Spiral heat exchangers
Spiral heat exchangers are generally used in chemical plants and are of circular construction. There are two plate strips wrapped to form a concentric spiral passage. They are arranged such that they form two concentric flow channels. The hot fluid flows in one channel and just next to it the cold fluid. This side-by-side flow is the basis for heat exchange between two fluids without mixing. Like the plate exchanger, the spiral exchanger is compact and requires less installation and maintenance space.
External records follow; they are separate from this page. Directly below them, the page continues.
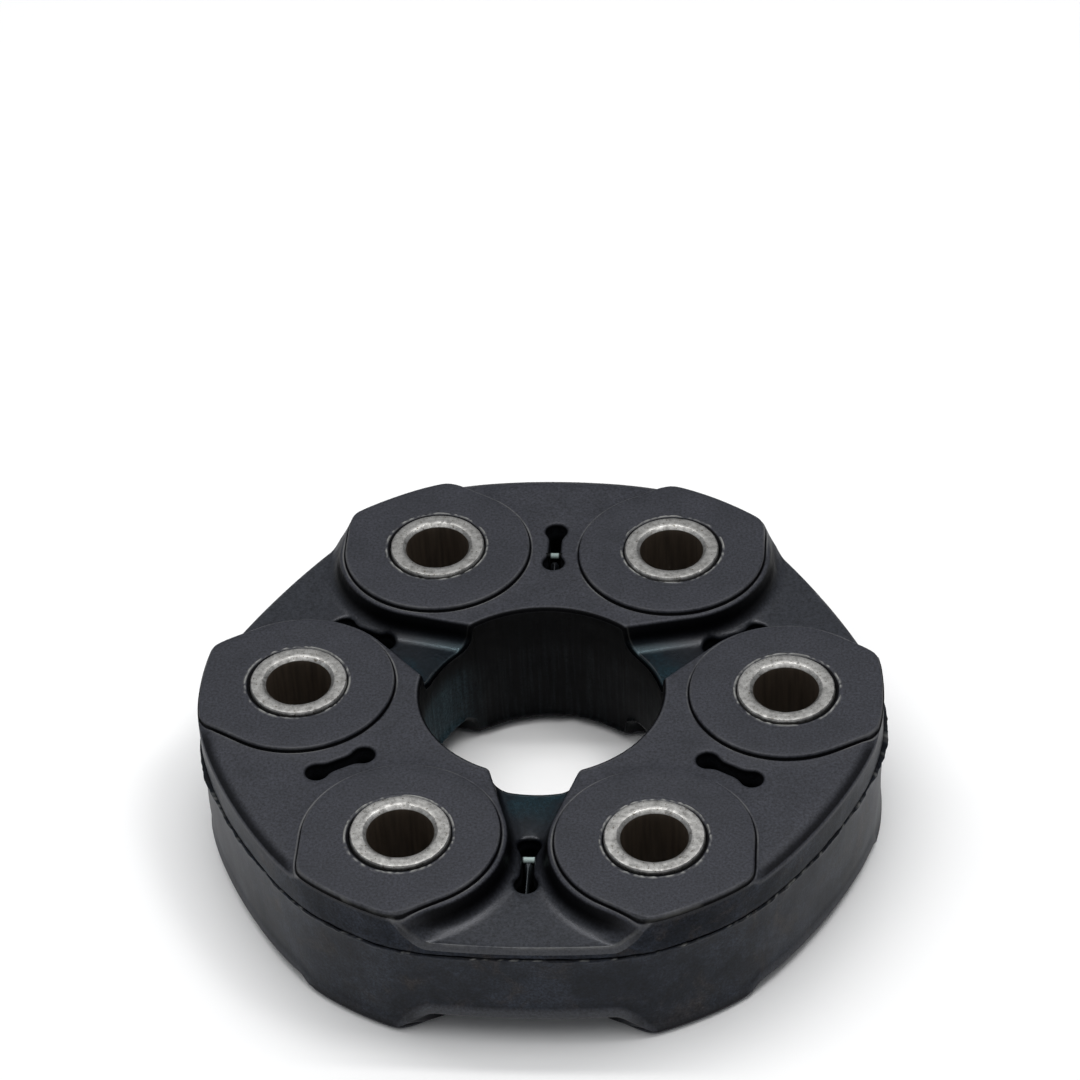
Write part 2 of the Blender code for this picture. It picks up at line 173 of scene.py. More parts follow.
def interpolated(distance, profile):
    """An edge profile's height or tone at a distance, level before its first point and after its last."""
    return np.interp(distance, [d for d, z in profile], [z for d, z in profile])


def smooth_min(a, b, blend):
    """The lesser of two distances, with the corner between them rounded."""
    share = np.clip(0.5 + 0.5 * (b - a) / blend, 0.0, 1.0)
    return b * (1 - share) + a * share - blend * share * (1 - share)


def smooth_step(x, low, high):
    t = np.clip((x - low) / (high - low), 0.0, 1.0)
    return t * t * (3 - 2 * t)


def folded(x, y):
    """Points as seen from the middle of their web: how far across it, how far out, and if it is high."""
    web = np.floor(np.arctan2(y, x) / PITCH).astype(int) % SLEEVES
    middle = PITCH * (web + 0.5)
    across = np.abs(x * np.sin(middle) - y * np.cos(middle))
    outwards = x * np.cos(middle) + y * np.sin(middle)
    return across, outwards, web % 2 == 1


def beyond_round(across, outwards, r, facing):
    """Distance outside an outline of radius r round a sleeve, with straight flanks that face one way."""
    a = across - SLEEVE_ACROSS
    b = outwards - SLEEVE_OUT
    flank = a * cos(facing) + b * sin(facing)
    on_flank = a * sin(facing) - b * cos(facing) > 0
    return np.where(on_flank, flank, np.hypot(a, b)) - r


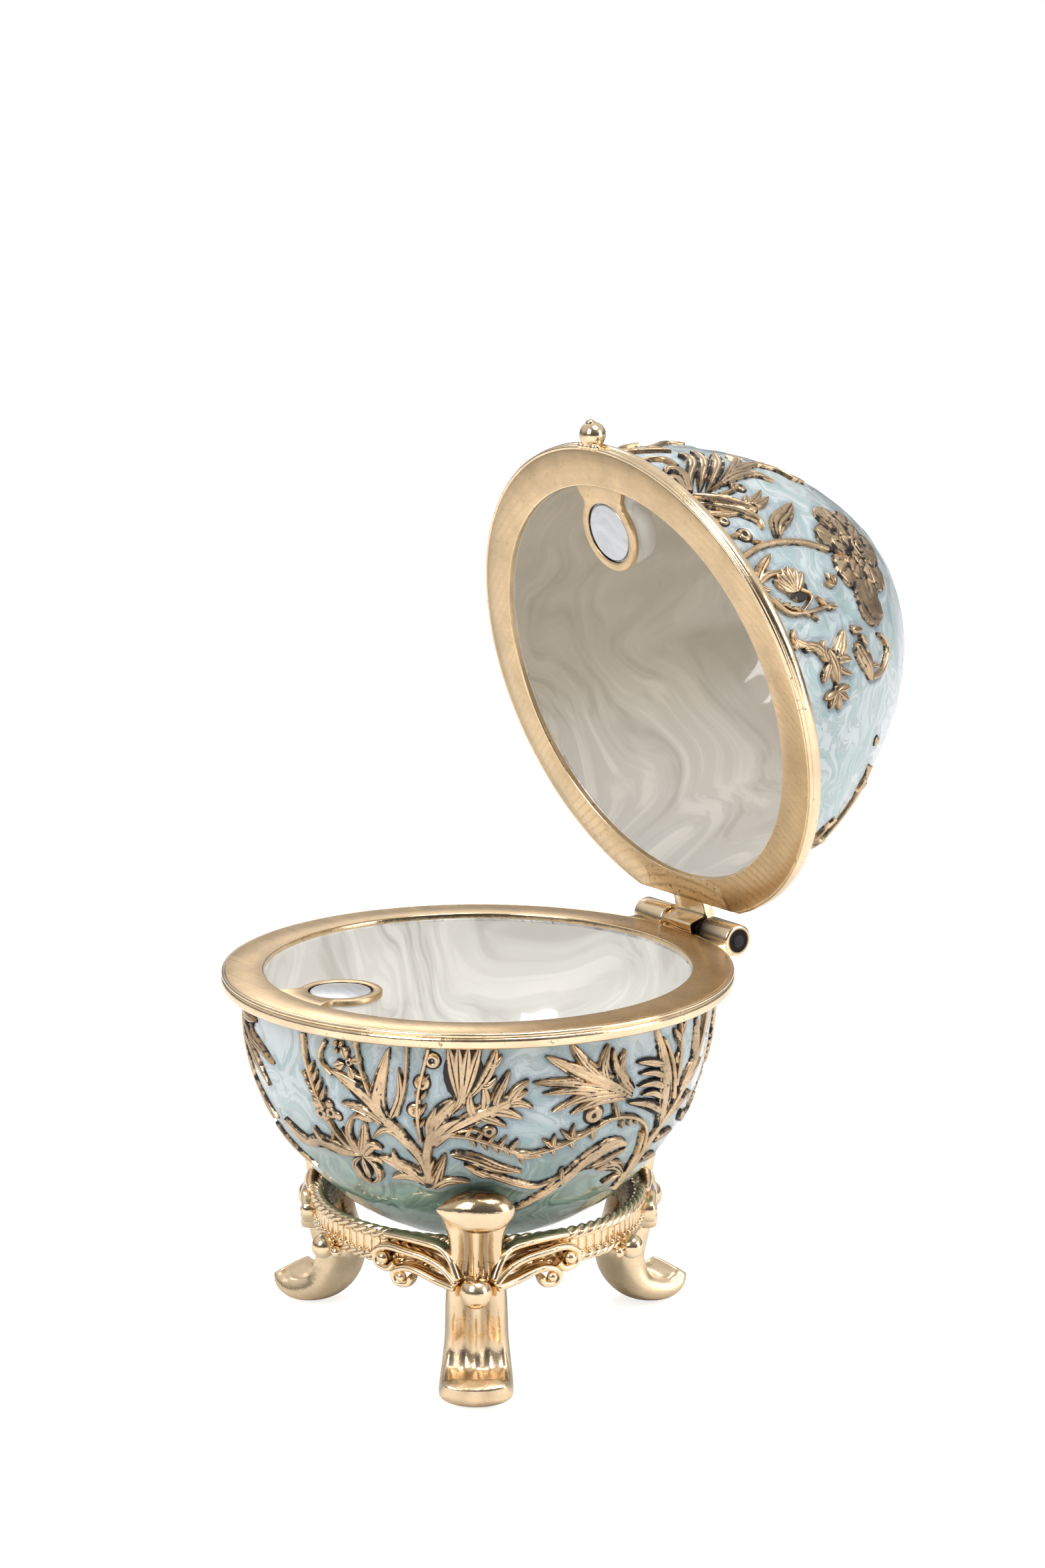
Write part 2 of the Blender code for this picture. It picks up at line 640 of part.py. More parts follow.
def make_leg(bm, angle):
    """One cabriole leg with its rolled head, its ball and the scrolls beside it."""
    leg = bmesh.new()
    swept(leg, range(len(LEG_STATIONS)), lambda index: leg_section(LEG_STATIONS, index))
    ball(leg, Vector((17.4, 0, -16.2)) * MM, 1.7 * MM, (1.0, 1.9, 0.92), sides=8)
    ball(leg, Vector((17.2, 0, -23.4)) * MM, 1.37 * MM, sides=6)
    for side in (-1, 1):
        for reach, top, curl_radius, curl_turn in SCROLLS:
            path = scroll_path(side, reach, top, curl_radius, curl_turn)
            swept(leg, range(len(path)), lambda index: scroll_section(path, index))
    bmesh.ops.rotate(leg, verts=leg.verts, matrix=Matrix.Rotation(math.radians(angle), 3, "Z"))
    mesh = bpy.data.meshes.new("leg")
    leg.to_mesh(mesh)
    leg.free()
    bm.from_mesh(mesh)
    bpy.data.meshes.remove(mesh)


def make_stand(group, tools, axis, mat):
    stand = add_object("stand", stand_ring(), group, axis, mat)
    legs = bmesh.new()
    for angle in LEG_ANGLES:
        make_leg(legs, angle)
    boolean(stand, "UNION", as_tool(add_object("stand_legs", legs, tools, axis)),
            own_overlaps=True)
    # The heads of the legs are hollowed to the bowl that rests on them.
    seat_gap = 0.3 * MM
    seat = Wall(BOWL_RADIUS + seat_gap, BOWL_DEPTH + seat_gap, BOWL_FULLNESS, -RIM_HEIGHT, -1)
    outline = [(0.0, -RIM_HEIGHT)] + seat.points[:-1] + [(0.0, seat.points[-1][1])]
    boolean(stand, "DIFFERENCE", as_tool(turned("bowl_seat", outline, tools, axis, None)))
    return stand


def main():
    for obj in list(bpy.data.objects):
        bpy.data.objects.remove(obj)
    enamel = material("aqua_enamel", (0.55, 0.69, 0.68), 0.0, 0.15)
    gold = material("pale_gold", (0.80, 0.60, 0.36), 1.0, 0.2)
    steel = material("bright_steel", (0.72, 0.73, 0.74), 1.0, 0.3)

    parts = collection("egg_trinket_box")
    tools = collection("cutters_and_joined_shapes")
    axis = bpy.data.objects.new("egg_axis", None)
    axis.location = (0.0, AXIS_Y, RIM_LEVEL)
    hinge = bpy.data.objects.new("lid_hinge", None)
    hinge.parent = axis
    hinge.location = (0.0, HINGE_Y, 0.0)
    hinge.rotation_euler.x = -LID_OPENING
    closed = bpy.data.objects.new("lid_closed", None)
    closed.parent = hinge
    closed.location = (0.0, -HINGE_Y, 0.0)
    for empty in (axis, hinge, closed):
        parts.objects.link(empty)

    make_bowl(parts, tools, axis, enamel)
    make_lid(parts, tools, closed, enamel)
    make_hinge_pin(parts, axis, steel)
    magnet("bowl_magnet", -1, 0.0, parts, axis, steel)
    magnet("lid_magnet", 1, RIM_GAP, parts, closed, steel)
    make_stand(parts, tools, axis, gold)


main()
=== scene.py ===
"""Enamelled egg trinket box on a scrolled stand, with a studio stage.

Laid out as an add-on, and run as a script.  Metres, +Z up.  Each half of the egg is
modelled shut, about the egg's axis, and then set in its resting place.
"""
import json
import math
from bisect import bisect_left
from collections import namedtuple

import bmesh
import bpy
from bpy.props import FloatProperty, FloatVectorProperty, IntProperty, PointerProperty
from mathutils import Matrix, Vector, noise
from mathutils.kdtree import KDTree


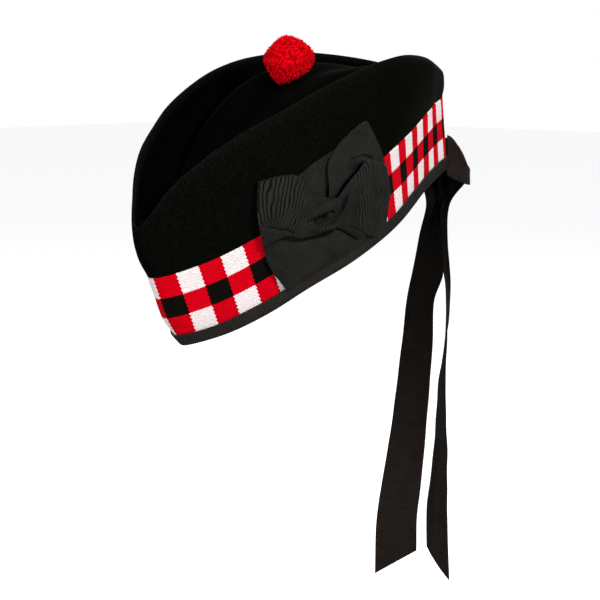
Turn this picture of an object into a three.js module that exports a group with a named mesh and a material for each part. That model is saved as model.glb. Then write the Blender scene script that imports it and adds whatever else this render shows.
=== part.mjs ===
// Glengarry: a boat-shaped felted wool cap with a diced band, a ribbon binding, a rosette
// on the wearer's left, a bow with two tails at the back and a woollen toorie on top.
// Millimetres. The front of the cap looks along -Y, the wearer's left is +X, +Z is up.
// The origin lies in the head opening, on the plane down the middle of the cap.
import * as THREE from 'three';
import { mergeVertices } from 'three/addons/utils/BufferGeometryUtils.js';

// Driving dimensions
const NOSE_DOWN = 24.8;        // degrees the cap is pitched, front low, as it is worn
const GAP = 0.3;               // clearance between touching pieces
const LEDGE_GAP = 0.5;         // between the top of the band and the felt over it
const FELT = 2.5;              // thickness of the felted wool
const BAND_HEIGHT = 40.5;      // three rows of dice
const BAND_THICKNESS = 2.0;    // knitted band
const BINDING_HEIGHT = 9.5;    // ribbon that shows below the band
const RIBBON = 1.0;            // thickness of a ribbon
const LIP = 4.5;               // half the thickness of the fold along each ridge
const STATIONS = 28;           // steps round half the cap

// Half of the head opening and the wall that stands on it, at equal steps of the girth from
// the front centre to the back centre. edge: how far the edge rises above the origin.
// lean: degrees the wall opens outward going up. belly: how far the felt bulges out between
// the band and the ridge. curl: how far the binding is drawn in at the edge.
const WALL_ROWS = table(['x', 'y', 'edge', 'lean', 'belly', 'curl'], [
  [0.0, -127.0, 2.0, 0.0, 3.0, 6.0],
  [21.2, -106.8, 1.5, 1.1, 1.5, 4.0],
  [39.5, -83.0, 5.0, 3.7, 2.5, 2.0],
  [57.4, -59.0, 12.0, 6.2, 3.5, 1.0],
  [68.4, -31.2, 15.0, 8.8, 4.0, 0.0],
  [70.0, -1.4, 15.5, 11.3, 4.0, 0.0],
  [62.0, 27.5, 13.3, 12.2, 4.0, 0.0],
  [48.4, 56.5, 9.8, 14.8, 4.0, 0.0],
  [34.9, 84.0, 6.5, 15.7, 3.0, 0.0],
  [19.1, 113.0, 0.7, 14.4, 1.5, 0.0],
  [0.0, 139.9, -6.8, 13.0, 1.0, 0.0],
]);

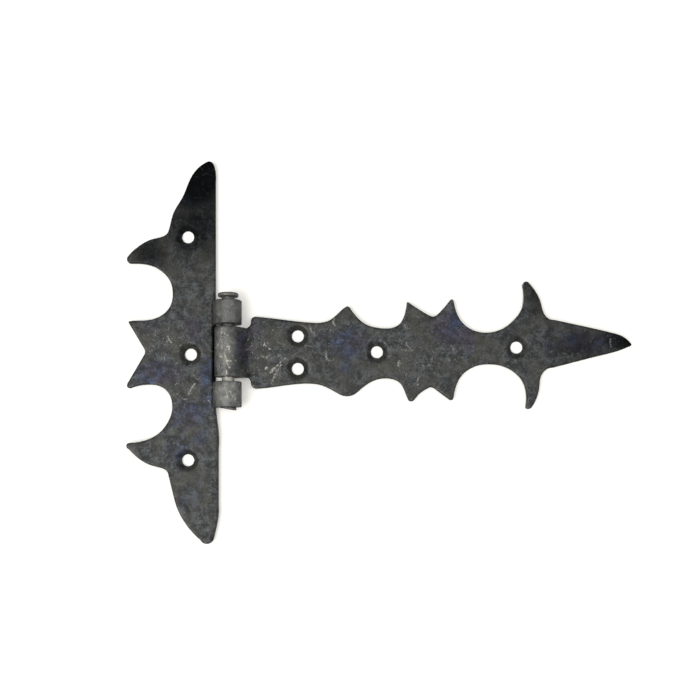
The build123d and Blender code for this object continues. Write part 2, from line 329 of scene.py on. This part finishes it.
def pin_profile():
    """Head, neck, shank and spread tail from top to bottom."""
    top, bottom = pin_high[2], pin_low[2]
    head = rounded(HEAD_RADIUS, top - HEAD_THICK, top, HEAD_ROUND)
    shank_top, tail_top = top - HEAD_THICK, bottom + TAIL_LONG
    heights = np.linspace(shank_top - 0.1, tail_top + 0.1, SHANK_RINGS)
    shank = np.c_[np.full(SHANK_RINGS, PIN_RADIUS), heights]
    tail = rounded(TAIL_RADIUS, bottom, tail_top, TAIL_ROUND)
    crown = [[0, top], [1.6, top], [2.8, top]]
    neck = [[PIN_RADIUS + NECK_SPREAD, shank_top]]
    end = [[1.5, bottom], [0, bottom]]
    return np.r_[crown, head, neck, shank, tail, end]


def lathe(name, profile, turns):
    """Carries the profile round Z: x = r cos a, y = r sin a, z = height. Poles are single points."""
    angle = np.linspace(0, 2 * np.pi, turns, endpoint=False)
    rings = profile[1:-1]
    radius, height = rings[:, :1], rings[:, 1:]
    x, y = radius * np.cos(angle), radius * np.sin(angle)
    grid = np.stack([x, y, np.broadcast_to(height, x.shape)], -1).reshape(-1, 3)
    poles = np.array([[0, 0, profile[0, 1]], [0, 0, profile[-1, 1]]])
    ring, step = np.meshgrid(np.arange(len(rings) - 1), np.arange(turns), indexing="ij")
    after = (step + 1) % turns
    quads = np.stack([ring * turns + step, (ring + 1) * turns + step, (ring + 1) * turns + after,
                      ring * turns + after], -1).reshape(-1, 4)
    around = np.arange(turns)
    last = (len(rings) - 1) * turns
    top = np.stack([np.full(turns, len(grid)), around, (around + 1) % turns], -1)
    bottom = np.stack([np.full(turns, len(grid) + 1), last + (around + 1) % turns, last + around], -1)
    mesh = bpy.data.meshes.new(name)
    mesh.from_pydata((np.r_[grid, poles] * MM).tolist(), [], quads.tolist() + top.tolist() + bottom.tolist())
    mesh.polygons.foreach_set("use_smooth", np.ones(len(mesh.polygons), bool))
    piece = bpy.data.objects.new(name, mesh)
    bpy.context.scene.collection.objects.link(piece)
    return piece


pin_piece = lathe("riveted_pin", pin_profile(), TURN_STEPS)
points = points_of(pin_piece.data)
tail_top = pin_low[2] + TAIL_LONG
low = np.clip((tail_top - points[:, 2]) / TAIL_LONG, 0, 1)
points[:, 2] += low * np.clip((TAIL_RADIUS - points[:, 0]) * math.tan(TAIL_TILT), 0, 0.9 * TAIL_LONG)
crown = smooth_step(points[:, 2], pin_high[2] - HEAD_THICK, pin_high[2])
dents = blows(points[:, 0] + HEAD_ASIDE, points[:, 1], HEAD_BLOW_SPACING, 1, 5)
points[:, 2] -= crown * HEAD_DENT * dents
set_points(pin_piece.data, points)
print("pin", len(pin_piece.data.polygons), "faces")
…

Double Pipe Heat Exchangers
Double pipe heat exchangers are used when one liquid has a greater resistance to heat flow than another or when the surface area is small. In such cases the addition of fins to the inner pipe increases the surface area available for heat transfer and in terms increases t efficiency of heat transfer. The double-pipe heat exchanger consists of an outer pipe and an inner pipe. Both outer and inner pipes have a return bend at one end. The inner pipe is fitted with fins while the outer pipe acts as a shell. Shell nozzles are mounted vertically from the outer pipe and the tube nozzles are directly welded to the inner pipe ends.
Air-Cooled Heat Exchanger
Air-cooled heat exchanger performs their cooling function by flowing large quantity of cooled air around a bank of finned tubes with the help of large fans. The combination of the Finned tube and the air-circulating FAN has made FIN-FAN cooler a common term used for air coolers.